William Thompson Anderson was born in Scotland in 1861 and came to Wellington to work in the mines in the late 1880’s. While boarding at the Wellington Hotel, he met his wife to be Elizabeth Jeffery Williams. Elizabeth had travelled to Canada from Wales with her young daughter, Lizzie to join her husband John Williams. On arriving in Wellington, she found that John had been killed in the mine explosion at Wellington #5 on January 24, 1988 which took 60 lives and was already buried in the Nanaimo cemetery. The owner of the Wellington Hotel asked the young widow to work for her and it was here that she met and married William Anderson on December 14, 1895.
The young family moved into one of the company houses in Wellington owned by Dunsmuir and on May 24, 1897 they had a daughter, Jane. A strike occurred at the Wellington Mines soon after this, and all the miners were forced to vacate the company housing. A tent town was established at Northfield and William and Elizabeth had their only son, John Vallence on December 19, 1898 while living in a tent. A daughter, Vera Grace was also born in Northfield on June 11, 1900.
William and Elizabeth moved their young family to Ladysmith soon after this and two more daughters were born there; Jessie Haddon on July 24, 1901 and Lila in 1908. The family home was at the corner of Second and Symonds Street.
Lizzie, the oldest child from Elizabeth’s first marriage married Jack Carruthers of Victoria. They were to have 3 daughters. Jane married Ed Murrary and lived in Portland, Oregon having 2 daughters. John married Rachel Williams and they had 2 daughters. Jessie married Ray Gold and moved to Seattle having 1 daughter while Vera married Ralf Sparks and took up residence in Victoria having a son and a daughter. Their youngest daughter, Lila who had married Dan Kulai, died prematurely at 29 years of age of cancer.

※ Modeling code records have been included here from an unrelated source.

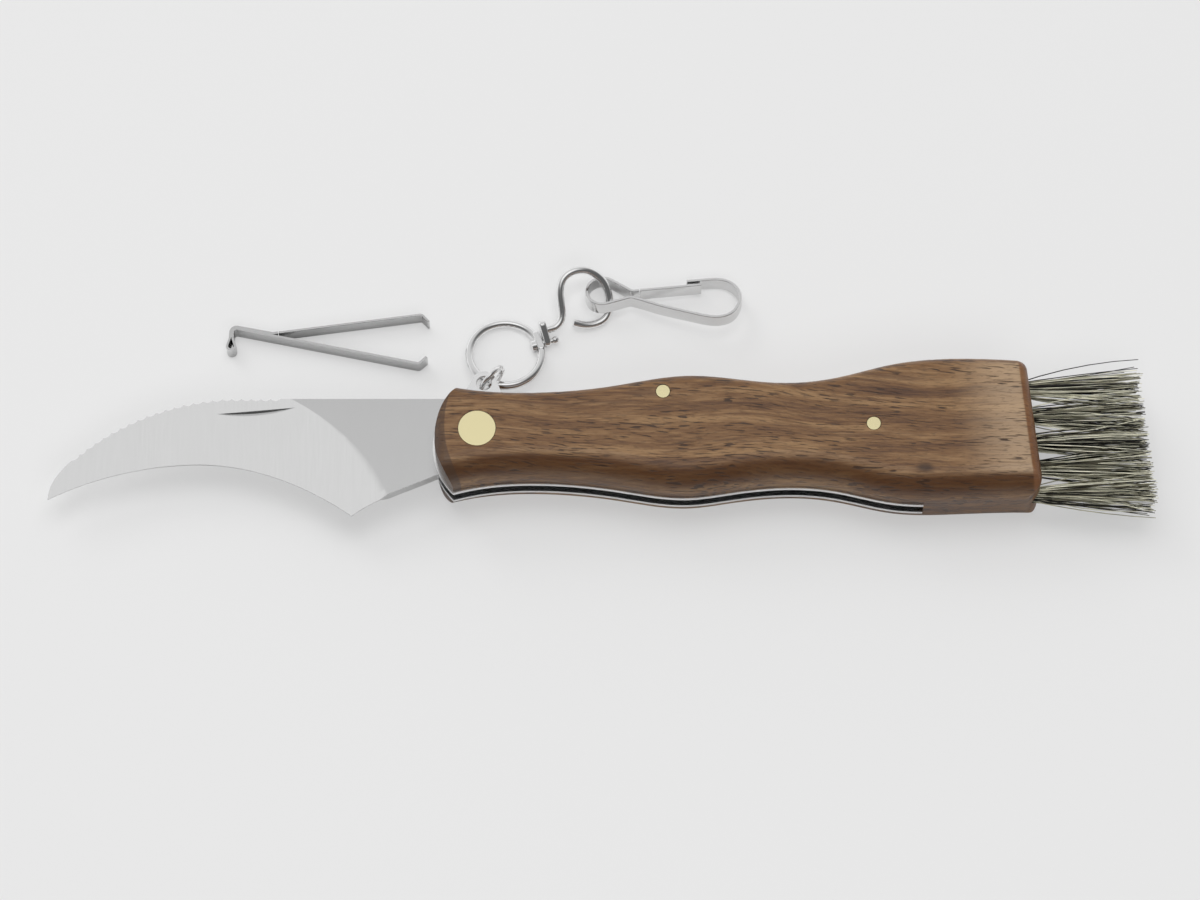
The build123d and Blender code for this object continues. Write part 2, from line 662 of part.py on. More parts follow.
def spring_hook():
    """The hook's strip: eye, waist, big end and the lip outside the gate."""
    return hook_location() * strip(hook_path(), HOOK_STRIP_WIDTH, HOOK_STRIP_THICKNESS)


def hook_gate():
    """The hook's springy gate, from the waist to behind the lip."""
    root = Vector(*hook_tables()[0][0])
    end = Vector(*scaled([GATE_END_SHARES], HOOK_LENGTH, HOOK_BREADTH)[0])
    start = root + (end - root).normalized() * GATE_GAP
    path = Line(start, end)
    return hook_location() * strip(path, HOOK_STRIP_WIDTH, HOOK_STRIP_THICKNESS)


def heading(angle, length):
    """A step of this length at this angle in the XY plane."""
    return Vector(length, 0).rotate(Axis.Z, angle)


def tweezers_corner():
    """Inner bend of the tweezers' head, on the front arm's middle line."""
    return Vector(TWEEZERS_X, TWEEZERS_Y)


def front_arm_points():
    """The front arm from the head's neck to its bent tip."""
    corner = tweezers_corner()
    neck = corner + Vector(0, -HEAD_DROP)
    end = corner + heading(ARM_HEADING, ARM_LENGTH)
    return [neck, corner, end, end + heading(ARM_HEADING + ARM_TIP_TURN, ARM_TIP_LENGTH)]


def rear_start():
    """Where the rear arm leaves the front one."""
    side = heading(ARM_HEADING + 90, STRIP_THICKNESS)
    return tweezers_corner() + side + heading(ARM_HEADING, DOUBLED_LENGTH)


def arm_root():
    """Where the springing length of the rear arm begins."""
    return rear_start() + heading(ARM_HEADING + ARM_SPREAD, ARM_ROOT)


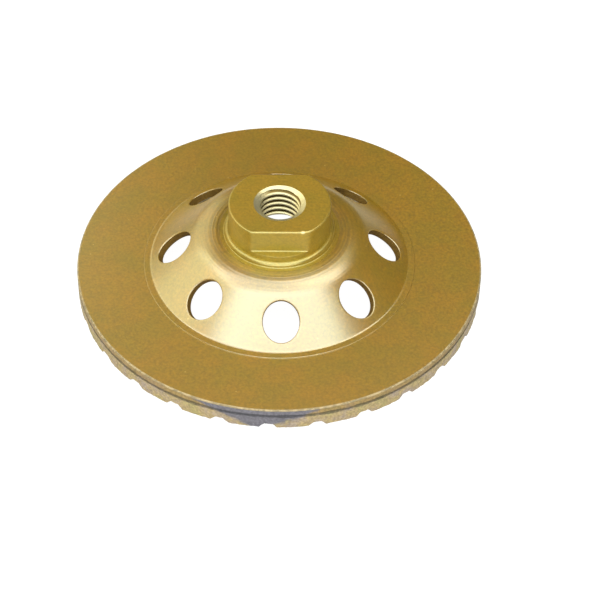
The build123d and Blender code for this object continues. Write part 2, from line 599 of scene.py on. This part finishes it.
def sintered_metal(name, lilac, tan, green):
    """Thinly sprayed metal: patches of three tones, a grey stretch at the front, and a coarse grain.
    """
    material, tree, shader, spot = new_material(name)
    patches = noise(tree, spot, 190.0, 4.0, 0.6)
    tones = add_node(tree, "ShaderNodeValToRGB", {"Fac": patches})
    tones.color_ramp.elements[0].position = 0.36
    tones.color_ramp.elements[0].color = lilac
    tones.color_ramp.elements[1].position = 0.5
    tones.color_ramp.elements[1].color = tan
    tones.color_ramp.elements.new(0.66).color = green
    grey_patch = front_patch(tree, spot, patches)
    colour = blend(tree, grey_patch, tones, linear(108, 105, 111))
    grain = noise(tree, spot, 1400.0, 3.0)
    grained = scaled(tree, colour, between(tree, grain, 0.7, 1.25, 0.3, 0.7))
    give(tree, shader, {
        # The joint's dark line is dirt and painted shade.
        "Base Color": scaled(tree, grained, joint_dirt_and_shade(tree, spot, patches)),
        "Normal": raised(tree, grain, 0.6, grain_depth),
        "Metallic": 0.2,
        "Roughness": 0.55,
    })
    return material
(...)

William continued to work in the mines at Extension. He was a member of several rescue parties both here and in the Kootenays and during his employment at the mines held several positions of trust. When he became unable to do underground work due to his health, he was given charge of a section of railway until his retirement a few years later.
William became involved in civic affairs in Ladysmith, being elected to the school board in 1912. He was also a member of the Harmony Lodge, I.O.O.F. and an enthusiastic supporter of the Ladysmith Football team. He himself was an excellent swimmer and an exceptionally good shot with a rifle becoming well known at the annual Christmas Turkey shoots.
In 1919 ,William was elected as Mayor of the City of Ladysmith and it was during his tenure in office that he played host to the visit to the city by HRH Edward, Prince of Wales. The scroll signed by the Prince is still with his son’s family.
William Anderson passed away in Ladysmith on August 12, 1932 at 71 years of age. Elizabeth continued to live in their Ladysmith home and died over twenty years later. She is buried in Ladysmith cemetery beside her husband and daughter, Lila.